Hubby was yelling for the kids to “Come help hold this thing down” and I was yelling at him to stop trying to re-stake it, to just drop the poles and let it lie flat and he was yelling back at me that “that won’t work” …
… Right then, I heard a sickening snap as the fiberglass tent pole broke and whipped over, knocking my daughter to the ground. The second pole snapped, fabric tore and suddenly my arm was bleeding from where the ragged edge of the second pole had sliced across my bicep.
I quit trying to hold on to the tent, grabbed my kid who was thankfully not hurt, just startled, and started picking up whatever I could and racing it, my children and myself to our truck 50 yards away. I got the kids in to the truck and returned to find hubby still frantically trying to re-stake the now broken tent and very ticked at me for “abandoning” him.
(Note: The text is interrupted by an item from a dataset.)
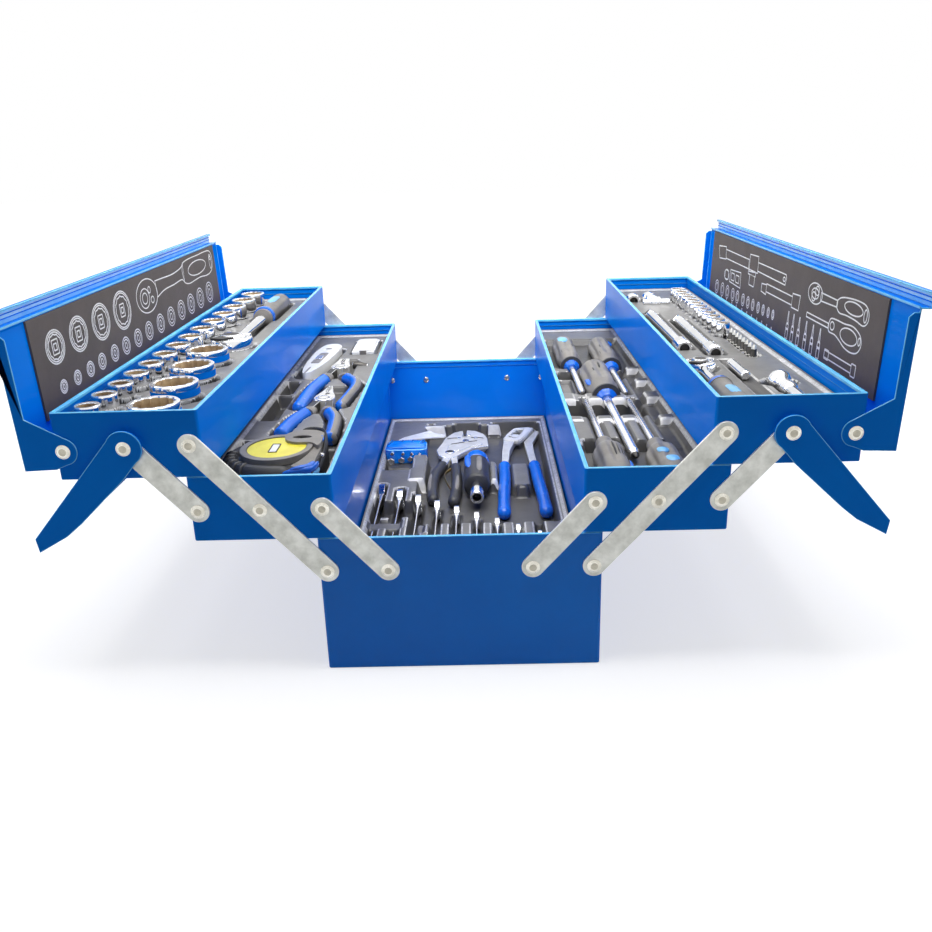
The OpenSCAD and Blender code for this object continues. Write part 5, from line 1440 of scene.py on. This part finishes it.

It was at that point that I grabbed the section of tent that had torn and pointed it out to him, and asked him if he expected this to be a very good roof? He finally gave it up as a lost cause and we went about trying to pick up all of our things from the surrounding plant life and cram it back into the truck.
Once we did get everything packed up, we headed back home to spend the Thanksgiving weekend just playing tourist around our local fun spots.
Hubby was a constant grump, reminding me at every turn what I had “done wrong” and how if I’d done it “his way” it would have worked as well as being very grouchy with the kids because they “hadn’t helped” – they were young – what did he expect? And it was a pretty miserable time.
Looking back at it, it is very funny and the kids fortunately remember the humor of it. The other thing I can’t help but think is, I should have left right then and there.